To download a Kubernetes configuration file

  1. Find out the ID of the required Kubernetes cluster:

    # vinfra service compute k8saas list
    +--------------------------------------+------+--------+
    | id                                   | name | status |
    +--------------------------------------+------+--------+
    | 834397b9-22d3-486d-afc7-5c0122d6735d | k8s1 | ERROR  |
    +--------------------------------------+------+--------+
  2. Print the configuration of the Kubernetes cluster to a file. For example, to download the kubeconfig of the k8s1 cluster to the file k8s1.kubeconfig, run:

    # vinfra service compute k8saas config 834397b9-22d3-486d-afc7-5c0122d6735d > k8s1.kubeconfig

To download logs of a Kubernetes node

  1. Find out the name of the required Kubernetes virtual machine:

    # vinfra service compute server list
    +--------------------------------------+---------------+--------+------------------------+---------------------+
    | id                                   | name          | status | host                   | networks            |
    +--------------------------------------+---------------+--------+------------------------+---------------------+
    | 18fb7436-f1fa-4859-99dd-284cef9edc54 | k8s1-node-0   | ACTIVE | node002.vstoragedomain | - public=10.10.10.2 |
    | 66bc8454-efb4-4263-a0e2-523fd8f15bda | k8s1-master-0 | ACTIVE | node001.vstoragedomain | - public=10.10.10.1 |
    +--------------------------------------+---------------+--------+------------------------+---------------------+
    
  2. Print the log of the Kubernetes VM to a file.

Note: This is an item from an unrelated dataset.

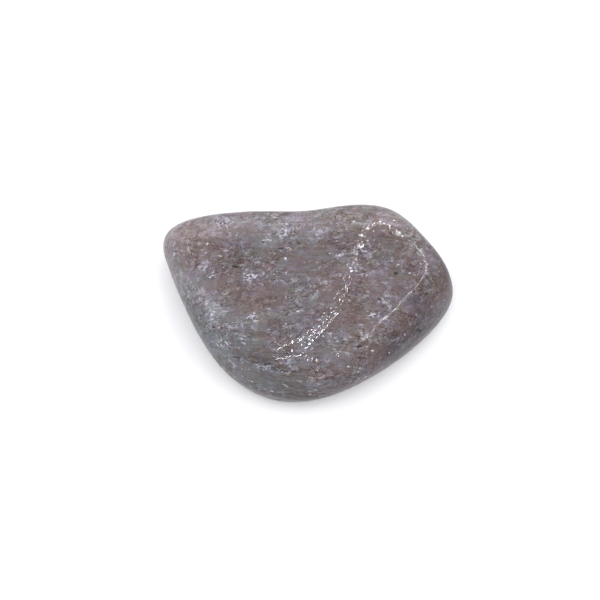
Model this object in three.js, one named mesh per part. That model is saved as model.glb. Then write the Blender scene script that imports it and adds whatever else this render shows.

For example, to download the log of the k8s1 master node to the file k8s1-master-0.log, run:

    # vinfra service compute server log k8s1-master-0 > k8s1-master-0.log

To run commands inside a Kubernetes node

  1. Find out the Kubernetes VM ID and the hostname of the node it runs on by listing all virtual machines in the compute cluster:

    # vinfra service compute server list
    +--------------------------------------+---------------+--------+------------------------+---------------------+
    | id                                   | name          | status | host                   | networks            |
    +--------------------------------------+---------------+--------+------------------------+---------------------+
    | 18fb7436-f1fa-4859-99dd-284cef9edc54 | k8s1-node-0   | ACTIVE | node002.vstoragedomain | - public=10.10.10.2 |
    | 66bc8454-efb4-4263-a0e2-523fd8f15bda | k8s1-master-0 | ACTIVE | node001.vstoragedomain | - public=10.10.10.1 |
    +--------------------------------------+---------------+--------+------------------------+---------------------+
    

    In this example, the Kubernetes master node has the ID 66bc8454-efb4-4263-a0e2-523fd8f15bda and resides on the node node001.

  2. Log in to the node that hosts the needed Kubernetes VM, and then inside the VM. For example:

    # ssh node001.vstoragedomain
    [root@node001 ~]# virsh x-exec 66bc8454-efb4-4263-a0e2-523fd8f15bda

Now, you can perform diagnostic checks inside the VM. For example, you may start with finding out what services have failed:

[root@k8s1-master-0 /]# systemctl list-units --failed
  UNIT               LOAD   ACTIVE SUB    DESCRIPTION
● kube-proxy.service loaded failed failed kube-proxy via Hyperkube

To show more details about the failed service, run:

[root@k8s1-master-0 /]# systemctl status kube-proxy
× kube-proxy.service - kube-proxy via Hyperkube
     Loaded: loaded (/etc/systemd/system/kube-proxy.service; enabled; vendor preset: disabled)
     Active: failed (Result: exit-code) since Thu 2022-04-28 11:20:18 UTC; 2min 6s ago
    Process: 4603 ExecStartPre=/bin/mkdir -p /etc/kubernetes/ (code=exited, status=0/SUCCESS)
    Process: 4604 ExecStartPre=/usr/bin/podman rm kube-proxy (code=exited, status=1/FAILURE)
    Process: 4624 ExecStart=/bin/bash -c /usr/bin/podman run --name kube-proxy --log-opt path=/dev/null --privileged --net host --entrypoint /hyperkube --volume /e>
    Process: 115468 ExecStop=/usr/bin/podman stop kube-proxy (code=exited, status=0/SUCCESS)
   Main PID: 4624 (code=exited, status=2)
        CPU: 2min 6.180s
...